Unlike office, retail and industrial investment opportunities, which are underpinned by long-term rental incomes, residential investment is viewed as a cash flow business. Normal rental cover tests do not apply in the same way. PRS and micro-living schemes usually involve an element of soft services (such as wifi, laundry or a concierge) which means a service provider will usually be involved. Duty of care agreements may be required by lenders where these services are being provided by third parties. Parties also need to consider their tax position relating to interest deductibility both of the funders’ financing as well as any inter-company loans.

As with any cash flow businesses, owner operators will need to be mindful of ongoing CapEx requirements, much like a hotel. The usual (and more comfortable) position of an FRI lease, which passes the liability onto a tenant, is not likely to apply where the owner keeps the risks and reward of PRS operation.

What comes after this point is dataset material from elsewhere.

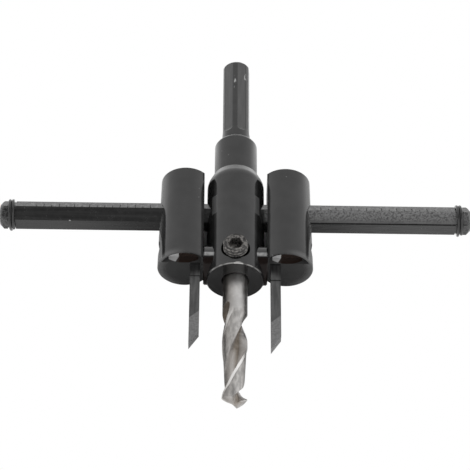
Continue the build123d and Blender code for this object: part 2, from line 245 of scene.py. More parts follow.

The government consultation into PRS (otherwise referred to as Buy-to-Rent) is now over and government intervention is likely, in order to promote the sector. A new use class for PRS is unlikely (and won’t work for lenders were they to seek to enforce and look to sell off units rather than keep these rented). Normal affordable housing provision does not work very well where a development scheme is intended to be retained by the owner/developer for rental and we are likely to see versions of the Mayor of London’s discounted rental requirements coming into play.


Disruption is different from other trends which affect the built environment. Very few of the above drivers are anchored in legislation. Instead, they highlight the need for lawyers to stay close to and understand their clients, the sectors within which they operate, and the way in which they are moving.

A lease can be created inadvertently and both landlords and operators need to ensure that security of tenure is only obtained where intended.